## [Given exercise]
Show every line of the records below that contains the word "this".

## [Data]
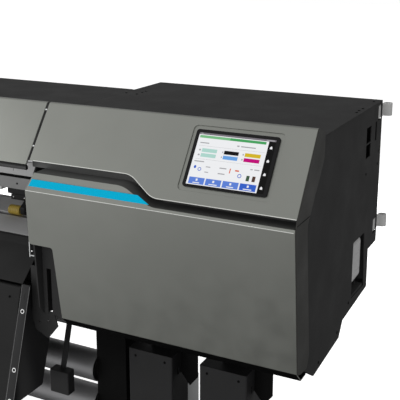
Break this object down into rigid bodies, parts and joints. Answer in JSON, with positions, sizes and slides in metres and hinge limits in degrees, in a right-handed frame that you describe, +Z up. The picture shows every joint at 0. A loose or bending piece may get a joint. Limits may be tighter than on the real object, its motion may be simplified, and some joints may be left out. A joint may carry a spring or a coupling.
{
  "type": "wide roll printer cutter",
  "caption": "Wide floor-standing roll printer and cutter: boxy end housings, hinged slanted front cover, carriage rail, platen, heater apron and castered stand with media rolls.",
  "frame": {"origin": "middle of the footprint, on the floor", "axes": "+X to the machine's right as seen from the front, +Y to the rear, +Z up"},
  "size_m": [3.092, 0.9, 1.5483],
  "materials": {
    "cover_grey": "satin",
    "body_black": "fine texture, satin",
    "frame_black": "satin powder coat",
    "end_cap_grey": "satin",
    "light_cover": "satin",
    "steel": "brushed",
    "aluminium": "anodised",
    "black_plastic": "moulded",
    "grey_plastic": "moulded",
    "light_plastic": "moulded",
    "amber_rubber": "matte",
    "wheel_rubber": "matte",
    "belt_rubber": "matte",
    "screen_glass": "gloss",
    "window_tint": "smoked",
    "cyan_film": "gloss",
    "brass": "turned"
  },
  "bodies": {
    "machine": {"right_leg": "frame_black", "left_leg": "frame_black", "levelling_feet": "steel", "stretcher_tubes": "frame_black", "bed_frame": "frame_black", "side_frames": "frame_black", "rail_beam": "light_cover", "guide_rail": "steel", "platen": "aluminium", "media_aprons": "body_black", "dryer_duct": "body_black", "dryer_end_plates": "frame_black", "timing_belt": "belt_rubber", "drive_motors": "black_plastic", "control_box": "steel", "end_top_covers": "body_black", "centre_top_cover": "body_black", "right_upper_panel": "cover_grey", "touch_screen": "screen_glass", "right_lower_panel": "cover_grey", "accent_stripe": "cyan_film", "right_side_panel": "body_black", "left_side_panel": "body_black", "end_caps": "end_cap_grey", "back_panels": "body_black", "left_front_panels": "cover_grey", "rear_hooks": "light_plastic", "cover_screws": "frame_black", "ink_rack": "grey_plastic", "roll_brackets": "frame_black"},
    "cover": {"front_cover": "cover_grey", "cover_window": "window_tint"},
    "print_head_carriage": {"print_carriage": "black_plastic", "print_heads": "steel"},
    "cutting_carriage": {"cutter_carriage": "black_plastic"},
    "blade": {"blade_holder": "brass"},
    "feed": {"feed_roller": "steel"},
    "pinch_lift": {"load_lever": "steel", "pinch_arms": "frame_black"},
    "pinch_wheels": {"pinch_rollers": "amber_rubber"},
    "drive_wheel": {"drive_pulley": "aluminium"},
    "idler_wheel": {"idler_pulley": "aluminium"},
    "capping": {"cap_unit": "grey_plastic"},
    "bottle": {"drain_bottle": "light_plastic"},
    "takeup": {"takeup_shaft": "grey_plastic"},
    "dancer": {"dancer_bar": "aluminium"},
    "supply": {"supply_shaft": "grey_plastic"},
    "rocker": {"main_switch": "black_plastic"},
    "tray_1": {"ink_tray_1": "black_plastic"},
    "tray_2": {"ink_tray_2": "black_plastic"},
    "tray_3": {"ink_tray_3": "black_plastic"},
    "tray_4": {"ink_tray_4": "black_plastic"},
    "fork_front_right": {"caster_fork_front_right": "steel"},
    "wheel_front_right": {"caster_wheel_front_right": "wheel_rubber"},
    "fork_rear_right": {"caster_fork_rear_right": "steel"},
    "wheel_rear_right": {"caster_wheel_rear_right": "wheel_rubber"},
    "fork_front_left": {"caster_fork_front_left": "steel"},
    "wheel_front_left": {"caster_wheel_front_left": "wheel_rubber"},
    "fork_rear_left": {"caster_fork_rear_left": "steel"},
    "wheel_rear_left": {"caster_wheel_rear_left": "wheel_rubber"}
  },
  "joints": [
    {"name": "cover_hinge", "type": "hinge", "parent": "machine", "child": "cover", "pos_m": [-0.1365, -0.188, 1.532], "axis": [-1, 0, 0], "range_deg": [0, 65]},
    {"name": "print_travel", "type": "slide", "parent": "machine", "child": "print_head_carriage", "axis": [1, 0, 0], "range_m": [-2.2, 0]},
    {"name": "cutter_travel", "type": "slide", "parent": "machine", "child": "cutting_carriage", "axis": [1, 0, 0], "range_m": [0, 2.2]},
    {"name": "blade_stroke", "type": "slide", "parent": "cutting_carriage", "child": "blade", "axis": [0, 0, 1], "range_m": [-0.008, 0]},
    {"name": "feed_spin", "type": "hinge", "parent": "machine", "child": "feed", "pos_m": [-0.1365, -0.085, 1.1125], "axis": [1, 0, 0], "continuous": true},
    {"name": "pinch_lift_hinge", "type": "hinge", "parent": "machine", "child": "pinch_lift", "pos_m": [-0.1365, -0.035, 1.202], "axis": [-1, 0, 0], "range_deg": [0, 15]},
    {"name": "pinch_spin", "type": "hinge", "parent": "pinch_lift", "child": "pinch_wheels", "pos_m": [-0.1365, -0.085, 1.1414], "axis": [1, 0, 0], "continuous": true},
    {"name": "drive_spin", "type": "hinge", "parent": "machine", "child": "drive_wheel", "pos_m": [1.42, -0.025, 1.411], "axis": [0, 0, 1], "continuous": true},
    {"name": "idler_spin", "type": "hinge", "parent": "machine", "child": "idler_wheel", "pos_m": [-1.42, -0.025, 1.411], "axis": [0, 0, 1], "continuous": true},
    {"name": "cap_stroke", "type": "slide", "parent": "machine", "child": "capping", "axis": [0, 0, 1], "range_m": [-0.012, 0]},
    {"name": "bottle_slide", "type": "slide", "parent": "machine", "child": "bottle", "axis": [1, 0, 0], "range_m": [0, 0.16]},
    {"name": "takeup_spin", "type": "hinge", "parent": "machine", "child": "takeup", "pos_m": [-0.0785, -0.255, 0.33], "axis": [1, 0, 0], "continuous": true},
    {"name": "dancer_swing", "type": "hinge", "parent": "machine", "child": "dancer", "pos_m": [-0.0785, -0.125, 0.32], "axis": [-1, 0, 0], "range_deg": [0, 30]},
    {"name": "supply_spin", "type": "hinge", "parent": "machine", "child": "supply", "pos_m": [-0.0785, 0.305, 0.56], "axis": [1, 0, 0], "continuous": true},
    {"name": "switch_rock", "type": "hinge", "parent": "machine", "child": "rocker", "pos_m": [1.322, 0.388, 1.12], "axis": [1, 0, 0], "range_deg": [0, 8]},
    {"name": "tray_1_slide", "type": "slide", "parent": "machine", "child": "tray_1", "axis": [0, -1, 0], "range_m": [0, 0.18]},
    {"name": "tray_2_slide", "type": "slide", "parent": "machine", "child": "tray_2", "axis": [0, -1, 0], "range_m": [0, 0.18]},
    {"name": "tray_3_slide", "type": "slide", "parent": "machine", "child": "tray_3", "axis": [0, -1, 0], "range_m": [0, 0.18]},
    {"name": "tray_4_slide", "type": "slide", "parent": "machine", "child": "tray_4", "axis": [0, -1, 0], "range_m": [0, 0.18]},
    {"name": "swivel_front_right", "type": "hinge", "parent": "machine", "child": "fork_front_right", "pos_m": [1.1, -0.35, 0.09], "axis": [0, 0, 1], "continuous": true},
    {"name": "roll_front_right", "type": "hinge", "parent": "fork_front_right", "child": "wheel_front_right", "pos_m": [1.1, -0.326, 0.04], "axis": [1, 0, 0], "continuous": true},
    {"name": "swivel_rear_right", "type": "hinge", "parent": "machine", "child": "fork_rear_right", "pos_m": [1.1, 0.33, 0.09], "axis": [0, 0, 1], "continuous": true},
    {"name": "roll_rear_right", "type": "hinge", "parent": "fork_rear_right", "child": "wheel_rear_right", "pos_m": [1.1, 0.354, 0.04], "axis": [1, 0, 0], "continuous": true},
    {"name": "swivel_front_left", "type": "hinge", "parent": "machine", "child": "fork_front_left", "pos_m": [-1.25, -0.35, 0.09], "axis": [0, 0, 1], "continuous": true},
    {"name": "roll_front_left", "type": "hinge", "parent": "fork_front_left", "child": "wheel_front_left", "pos_m": [-1.25, -0.326, 0.04], "axis": [1, 0, 0], "continuous": true},
    {"name": "swivel_rear_left", "type": "hinge", "parent": "machine", "child": "fork_rear_left", "pos_m": [-1.25, 0.33, 0.09], "axis": [0, 0, 1], "continuous": true},
    {"name": "roll_rear_left", "type": "hinge", "parent": "fork_rear_left", "child": "wheel_rear_left", "pos_m": [-1.25, 0.354, 0.04], "axis": [1, 0, 0], "continuous": true}
  ],
  "couplings": [
    {"joint": "pinch_spin", "follows": "feed_spin", "ratio": -0.78125},
    {"joint": "drive_spin", "follows": "print_travel", "rad_per_m": 50},
    {"joint": "idler_spin", "follows": "print_travel", "rad_per_m": 50}
  ]
}
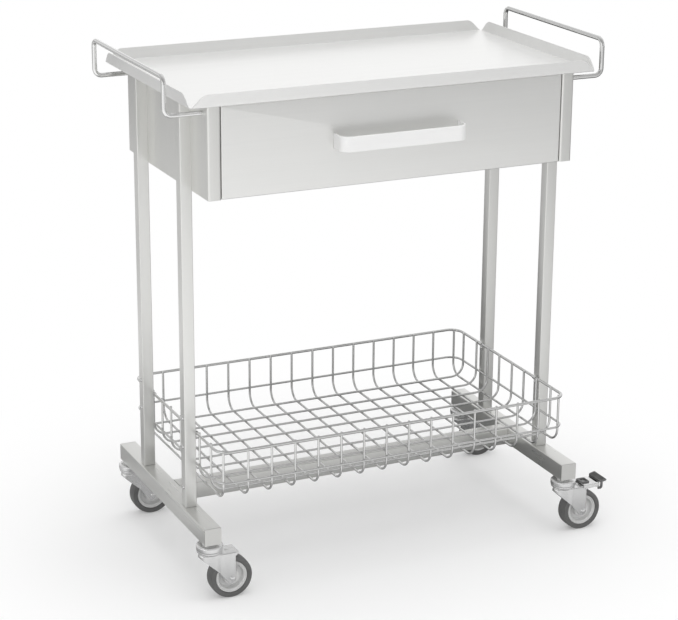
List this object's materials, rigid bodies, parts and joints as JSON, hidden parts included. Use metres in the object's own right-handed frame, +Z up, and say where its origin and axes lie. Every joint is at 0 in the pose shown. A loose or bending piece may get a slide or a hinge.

## [Written response]
Break this object down into rigid bodies, parts and joints. Answer in JSON, with positions, sizes and slides in metres and hinge limits in degrees, in a right-handed frame that you describe, +Z up. The picture shows every joint at 0. A loose or bending piece may get a joint. Limits may be tighter than on the real object, its motion may be simplified, and some joints may be left out. A joint may carry a spring or a coupling.
List this object's materials, rigid bodies, parts and joints as JSON, hidden parts included. Use metres in the object's own right-handed frame, +Z up, and say where its origin and axes lie. Every joint is at 0 in the pose shown. A loose or bending piece may get a slide or a hinge.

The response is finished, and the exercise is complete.